> _SOURCE MATERIAL_:
START

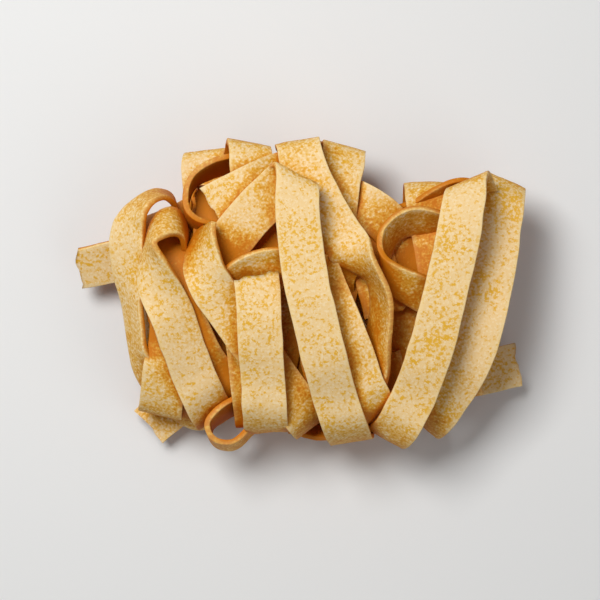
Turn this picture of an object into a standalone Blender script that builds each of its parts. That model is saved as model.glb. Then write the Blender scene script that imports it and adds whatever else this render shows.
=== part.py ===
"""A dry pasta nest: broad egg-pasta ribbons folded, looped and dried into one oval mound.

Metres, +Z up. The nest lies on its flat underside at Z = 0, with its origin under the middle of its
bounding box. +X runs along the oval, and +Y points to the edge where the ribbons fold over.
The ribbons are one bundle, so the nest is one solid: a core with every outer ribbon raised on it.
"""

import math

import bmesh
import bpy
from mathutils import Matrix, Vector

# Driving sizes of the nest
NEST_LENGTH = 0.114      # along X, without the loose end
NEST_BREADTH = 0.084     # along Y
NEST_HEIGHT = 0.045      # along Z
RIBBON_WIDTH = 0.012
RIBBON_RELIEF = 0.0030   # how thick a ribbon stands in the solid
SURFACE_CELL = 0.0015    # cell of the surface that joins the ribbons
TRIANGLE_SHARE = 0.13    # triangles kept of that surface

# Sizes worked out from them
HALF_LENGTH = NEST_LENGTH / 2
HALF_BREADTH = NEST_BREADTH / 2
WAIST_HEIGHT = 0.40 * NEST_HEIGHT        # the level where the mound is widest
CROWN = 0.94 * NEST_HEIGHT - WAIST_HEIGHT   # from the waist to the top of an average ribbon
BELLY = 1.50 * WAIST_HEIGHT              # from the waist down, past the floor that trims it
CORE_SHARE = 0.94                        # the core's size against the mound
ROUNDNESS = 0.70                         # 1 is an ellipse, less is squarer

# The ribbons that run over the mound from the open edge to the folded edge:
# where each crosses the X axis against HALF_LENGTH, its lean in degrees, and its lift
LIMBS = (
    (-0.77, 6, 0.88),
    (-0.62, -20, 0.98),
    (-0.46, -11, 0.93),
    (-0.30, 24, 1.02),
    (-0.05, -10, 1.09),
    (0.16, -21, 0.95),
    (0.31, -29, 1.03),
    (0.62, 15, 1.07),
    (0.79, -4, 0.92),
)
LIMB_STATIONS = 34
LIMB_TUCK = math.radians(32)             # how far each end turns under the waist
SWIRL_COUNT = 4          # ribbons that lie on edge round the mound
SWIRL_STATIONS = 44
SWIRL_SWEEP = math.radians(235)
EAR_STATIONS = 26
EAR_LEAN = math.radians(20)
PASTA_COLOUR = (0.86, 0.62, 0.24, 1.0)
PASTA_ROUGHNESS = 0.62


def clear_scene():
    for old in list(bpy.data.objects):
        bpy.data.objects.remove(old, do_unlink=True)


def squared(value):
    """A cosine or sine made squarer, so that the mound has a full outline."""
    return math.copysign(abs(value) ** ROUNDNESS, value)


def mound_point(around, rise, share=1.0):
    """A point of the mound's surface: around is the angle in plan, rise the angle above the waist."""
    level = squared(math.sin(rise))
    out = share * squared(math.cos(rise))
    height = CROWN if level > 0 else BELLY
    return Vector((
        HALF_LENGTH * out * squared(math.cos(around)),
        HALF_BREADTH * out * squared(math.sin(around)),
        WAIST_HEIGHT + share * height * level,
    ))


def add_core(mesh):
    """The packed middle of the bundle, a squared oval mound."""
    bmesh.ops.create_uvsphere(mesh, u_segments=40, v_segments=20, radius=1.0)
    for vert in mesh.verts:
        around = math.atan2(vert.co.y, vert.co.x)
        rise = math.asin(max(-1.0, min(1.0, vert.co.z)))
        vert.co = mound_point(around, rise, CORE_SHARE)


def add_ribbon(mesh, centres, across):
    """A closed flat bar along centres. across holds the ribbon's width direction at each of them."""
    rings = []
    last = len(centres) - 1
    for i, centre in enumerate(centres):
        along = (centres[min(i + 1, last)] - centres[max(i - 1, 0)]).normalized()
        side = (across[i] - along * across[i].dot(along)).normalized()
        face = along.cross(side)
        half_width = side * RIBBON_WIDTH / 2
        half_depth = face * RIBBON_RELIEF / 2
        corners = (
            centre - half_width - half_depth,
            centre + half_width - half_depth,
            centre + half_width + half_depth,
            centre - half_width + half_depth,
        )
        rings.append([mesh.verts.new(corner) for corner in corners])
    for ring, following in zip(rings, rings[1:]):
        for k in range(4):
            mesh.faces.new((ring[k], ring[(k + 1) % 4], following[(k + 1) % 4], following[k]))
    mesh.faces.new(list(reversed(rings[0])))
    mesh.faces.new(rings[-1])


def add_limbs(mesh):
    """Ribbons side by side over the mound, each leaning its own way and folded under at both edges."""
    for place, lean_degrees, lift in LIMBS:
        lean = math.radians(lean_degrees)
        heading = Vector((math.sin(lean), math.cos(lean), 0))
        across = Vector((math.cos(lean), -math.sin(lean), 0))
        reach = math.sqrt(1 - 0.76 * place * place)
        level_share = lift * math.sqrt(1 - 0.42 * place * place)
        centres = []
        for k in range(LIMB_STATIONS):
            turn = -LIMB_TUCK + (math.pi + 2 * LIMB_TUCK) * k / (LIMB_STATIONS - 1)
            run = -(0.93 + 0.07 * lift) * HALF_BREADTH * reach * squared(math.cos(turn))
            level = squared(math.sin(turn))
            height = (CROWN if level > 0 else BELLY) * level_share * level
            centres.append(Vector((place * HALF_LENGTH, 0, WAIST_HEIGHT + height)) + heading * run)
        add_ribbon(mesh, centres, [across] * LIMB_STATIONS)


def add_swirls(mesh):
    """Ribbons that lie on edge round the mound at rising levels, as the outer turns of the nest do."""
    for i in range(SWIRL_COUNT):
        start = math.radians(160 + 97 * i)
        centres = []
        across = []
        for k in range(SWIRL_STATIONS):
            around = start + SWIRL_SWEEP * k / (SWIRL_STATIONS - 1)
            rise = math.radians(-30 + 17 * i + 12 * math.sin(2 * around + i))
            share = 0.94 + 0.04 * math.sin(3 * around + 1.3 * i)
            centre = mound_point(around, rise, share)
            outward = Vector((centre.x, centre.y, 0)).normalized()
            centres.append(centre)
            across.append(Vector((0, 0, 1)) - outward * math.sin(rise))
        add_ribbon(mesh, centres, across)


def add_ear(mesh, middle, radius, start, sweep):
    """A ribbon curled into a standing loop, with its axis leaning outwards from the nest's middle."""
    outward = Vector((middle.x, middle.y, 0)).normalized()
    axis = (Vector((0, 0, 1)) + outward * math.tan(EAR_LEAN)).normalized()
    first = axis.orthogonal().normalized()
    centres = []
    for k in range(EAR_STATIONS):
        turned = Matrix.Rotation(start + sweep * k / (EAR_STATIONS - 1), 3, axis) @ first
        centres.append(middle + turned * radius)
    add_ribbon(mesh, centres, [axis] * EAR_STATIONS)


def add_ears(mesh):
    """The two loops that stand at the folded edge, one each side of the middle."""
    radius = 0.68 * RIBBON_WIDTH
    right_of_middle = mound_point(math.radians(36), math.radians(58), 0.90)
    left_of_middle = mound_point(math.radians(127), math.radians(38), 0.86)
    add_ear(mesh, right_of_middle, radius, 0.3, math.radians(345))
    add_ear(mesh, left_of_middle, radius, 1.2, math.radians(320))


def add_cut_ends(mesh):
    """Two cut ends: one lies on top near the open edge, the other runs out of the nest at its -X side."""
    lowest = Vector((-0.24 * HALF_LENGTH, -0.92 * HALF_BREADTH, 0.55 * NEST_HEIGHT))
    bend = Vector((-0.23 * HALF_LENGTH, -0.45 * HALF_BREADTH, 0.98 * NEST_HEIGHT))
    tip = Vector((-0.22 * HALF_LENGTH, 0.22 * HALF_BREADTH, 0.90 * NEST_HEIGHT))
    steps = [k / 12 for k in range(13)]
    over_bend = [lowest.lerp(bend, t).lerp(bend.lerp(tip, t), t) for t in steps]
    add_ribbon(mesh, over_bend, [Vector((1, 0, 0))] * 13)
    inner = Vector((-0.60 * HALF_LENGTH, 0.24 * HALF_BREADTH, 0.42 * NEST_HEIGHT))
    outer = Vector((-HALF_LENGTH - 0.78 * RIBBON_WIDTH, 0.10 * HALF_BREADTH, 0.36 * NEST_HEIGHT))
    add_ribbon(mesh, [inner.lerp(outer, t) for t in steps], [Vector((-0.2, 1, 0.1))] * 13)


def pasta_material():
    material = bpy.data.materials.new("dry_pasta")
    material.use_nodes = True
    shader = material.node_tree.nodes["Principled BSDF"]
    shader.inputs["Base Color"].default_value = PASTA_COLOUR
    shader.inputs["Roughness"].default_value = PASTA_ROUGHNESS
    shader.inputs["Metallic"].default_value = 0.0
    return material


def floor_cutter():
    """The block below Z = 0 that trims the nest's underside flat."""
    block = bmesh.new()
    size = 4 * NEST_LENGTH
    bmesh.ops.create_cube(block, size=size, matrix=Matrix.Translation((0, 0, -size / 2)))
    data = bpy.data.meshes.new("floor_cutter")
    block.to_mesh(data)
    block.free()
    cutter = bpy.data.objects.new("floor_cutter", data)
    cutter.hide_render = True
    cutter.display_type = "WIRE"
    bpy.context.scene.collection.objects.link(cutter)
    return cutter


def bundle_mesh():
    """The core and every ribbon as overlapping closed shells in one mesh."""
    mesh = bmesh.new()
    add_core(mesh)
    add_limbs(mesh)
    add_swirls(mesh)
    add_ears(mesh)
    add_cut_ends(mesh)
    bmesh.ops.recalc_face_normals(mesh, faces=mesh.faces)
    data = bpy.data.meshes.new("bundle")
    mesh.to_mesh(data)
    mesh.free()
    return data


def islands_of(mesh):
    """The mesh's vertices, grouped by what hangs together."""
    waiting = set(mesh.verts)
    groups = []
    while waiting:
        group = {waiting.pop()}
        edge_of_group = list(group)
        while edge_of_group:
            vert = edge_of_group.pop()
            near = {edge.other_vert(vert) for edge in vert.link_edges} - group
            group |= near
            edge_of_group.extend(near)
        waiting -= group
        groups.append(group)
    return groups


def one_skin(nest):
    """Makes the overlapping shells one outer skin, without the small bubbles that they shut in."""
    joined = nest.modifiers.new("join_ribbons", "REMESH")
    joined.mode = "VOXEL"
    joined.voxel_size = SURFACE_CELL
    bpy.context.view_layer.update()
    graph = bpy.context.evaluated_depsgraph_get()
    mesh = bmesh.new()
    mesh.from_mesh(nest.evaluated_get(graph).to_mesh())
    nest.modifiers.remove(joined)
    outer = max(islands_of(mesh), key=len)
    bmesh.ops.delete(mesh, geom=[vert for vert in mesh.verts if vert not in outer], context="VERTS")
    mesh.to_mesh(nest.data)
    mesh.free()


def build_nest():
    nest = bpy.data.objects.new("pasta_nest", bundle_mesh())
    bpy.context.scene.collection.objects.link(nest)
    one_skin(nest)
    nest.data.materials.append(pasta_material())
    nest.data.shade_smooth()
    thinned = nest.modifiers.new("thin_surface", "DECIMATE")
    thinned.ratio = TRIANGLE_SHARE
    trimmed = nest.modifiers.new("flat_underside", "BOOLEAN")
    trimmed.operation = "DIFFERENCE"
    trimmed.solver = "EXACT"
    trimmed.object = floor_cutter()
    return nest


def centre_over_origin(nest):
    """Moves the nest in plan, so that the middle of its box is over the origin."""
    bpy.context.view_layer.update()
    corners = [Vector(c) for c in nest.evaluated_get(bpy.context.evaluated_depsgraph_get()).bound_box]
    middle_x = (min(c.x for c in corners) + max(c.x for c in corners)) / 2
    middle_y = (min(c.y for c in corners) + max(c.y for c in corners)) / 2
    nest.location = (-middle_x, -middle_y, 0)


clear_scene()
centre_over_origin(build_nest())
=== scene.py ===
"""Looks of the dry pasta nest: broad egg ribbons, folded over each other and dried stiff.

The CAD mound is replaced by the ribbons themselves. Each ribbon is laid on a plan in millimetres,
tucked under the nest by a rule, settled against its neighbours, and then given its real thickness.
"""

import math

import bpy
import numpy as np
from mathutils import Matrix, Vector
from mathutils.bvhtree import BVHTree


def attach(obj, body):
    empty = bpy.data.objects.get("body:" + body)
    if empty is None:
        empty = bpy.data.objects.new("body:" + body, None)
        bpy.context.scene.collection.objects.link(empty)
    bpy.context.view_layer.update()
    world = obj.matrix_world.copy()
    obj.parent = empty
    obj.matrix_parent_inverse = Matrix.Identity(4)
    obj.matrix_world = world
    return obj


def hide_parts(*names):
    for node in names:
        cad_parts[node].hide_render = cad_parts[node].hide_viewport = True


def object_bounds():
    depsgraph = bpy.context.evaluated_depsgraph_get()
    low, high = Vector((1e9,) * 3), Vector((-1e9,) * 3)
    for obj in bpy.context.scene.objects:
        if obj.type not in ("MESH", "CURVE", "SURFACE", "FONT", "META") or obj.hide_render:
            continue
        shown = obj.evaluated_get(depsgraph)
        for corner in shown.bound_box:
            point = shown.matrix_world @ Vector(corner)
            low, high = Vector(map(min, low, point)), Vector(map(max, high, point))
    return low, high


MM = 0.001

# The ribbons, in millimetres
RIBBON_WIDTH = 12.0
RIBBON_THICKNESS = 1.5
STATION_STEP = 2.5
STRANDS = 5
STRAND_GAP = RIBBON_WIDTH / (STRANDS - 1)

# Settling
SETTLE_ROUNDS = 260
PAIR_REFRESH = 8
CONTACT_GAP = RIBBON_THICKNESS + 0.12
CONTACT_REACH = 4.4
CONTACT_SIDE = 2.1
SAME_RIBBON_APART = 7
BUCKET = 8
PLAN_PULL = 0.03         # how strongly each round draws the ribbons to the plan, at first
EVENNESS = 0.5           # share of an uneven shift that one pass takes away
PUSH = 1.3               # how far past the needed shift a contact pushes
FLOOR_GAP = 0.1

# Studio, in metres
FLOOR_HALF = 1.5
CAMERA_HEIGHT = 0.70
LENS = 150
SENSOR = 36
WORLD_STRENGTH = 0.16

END
START

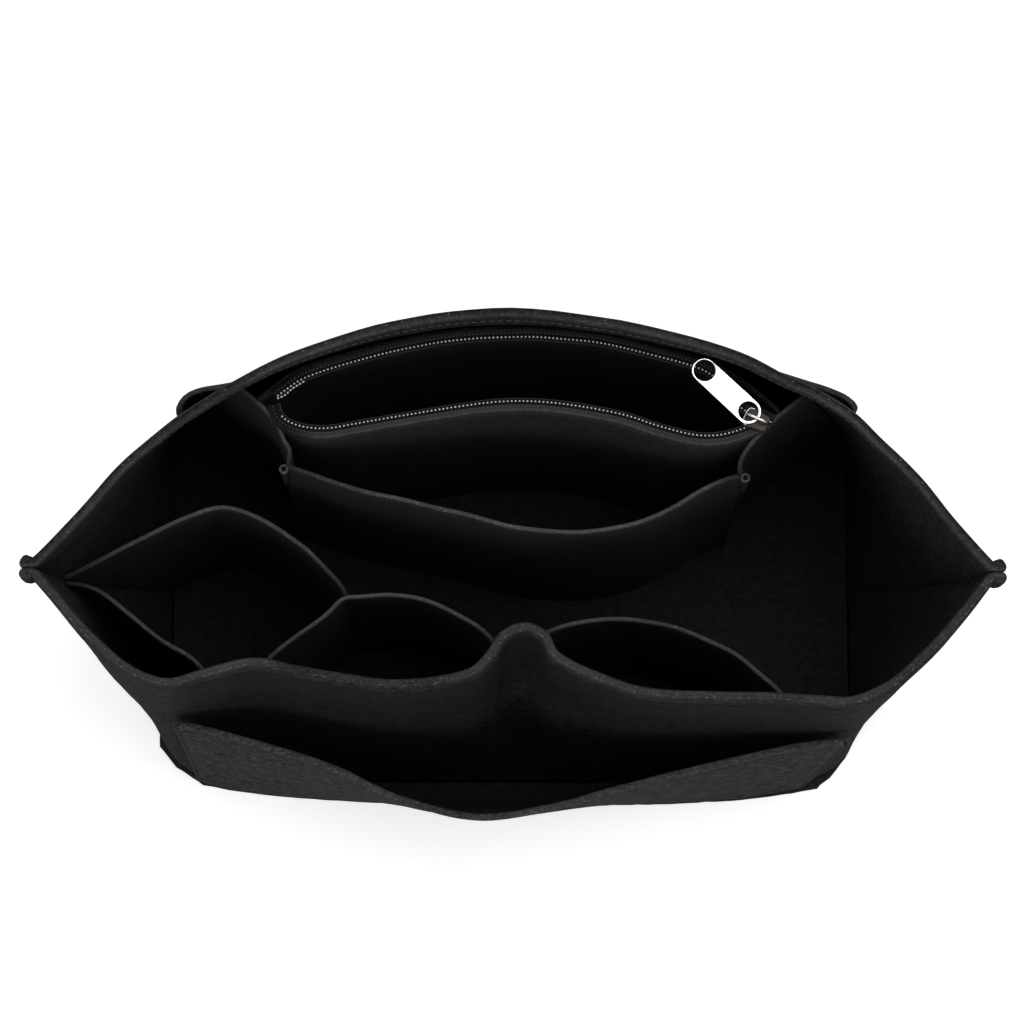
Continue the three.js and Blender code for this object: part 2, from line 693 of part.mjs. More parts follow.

END

> _TASK TO COMPLETE_:
Can you repeat, word for word, every line above from the one containing "corners = [Vector(c)" down to the one containing "if empty is", including both?

> _FINISHED TASK_:
    corners = [Vector(c) for c in nest.evaluated_get(bpy.context.evaluated_depsgraph_get()).bound_box]
    middle_x = (min(c.x for c in corners) + max(c.x for c in corners)) / 2
    middle_y = (min(c.y for c in corners) + max(c.y for c in corners)) / 2
    nest.location = (-middle_x, -middle_y, 0)


clear_scene()
centre_over_origin(build_nest())
=== scene.py ===
"""Looks of the dry pasta nest: broad egg ribbons, folded over each other and dried stiff.

The CAD mound is replaced by the ribbons themselves. Each ribbon is laid on a plan in millimetres,
tucked under the nest by a rule, settled against its neighbours, and then given its real thickness.
"""

import math

import bpy
import numpy as np
from mathutils import Matrix, Vector
from mathutils.bvhtree import BVHTree


def attach(obj, body):
    empty = bpy.data.objects.get("body:" + body)
    if empty is None:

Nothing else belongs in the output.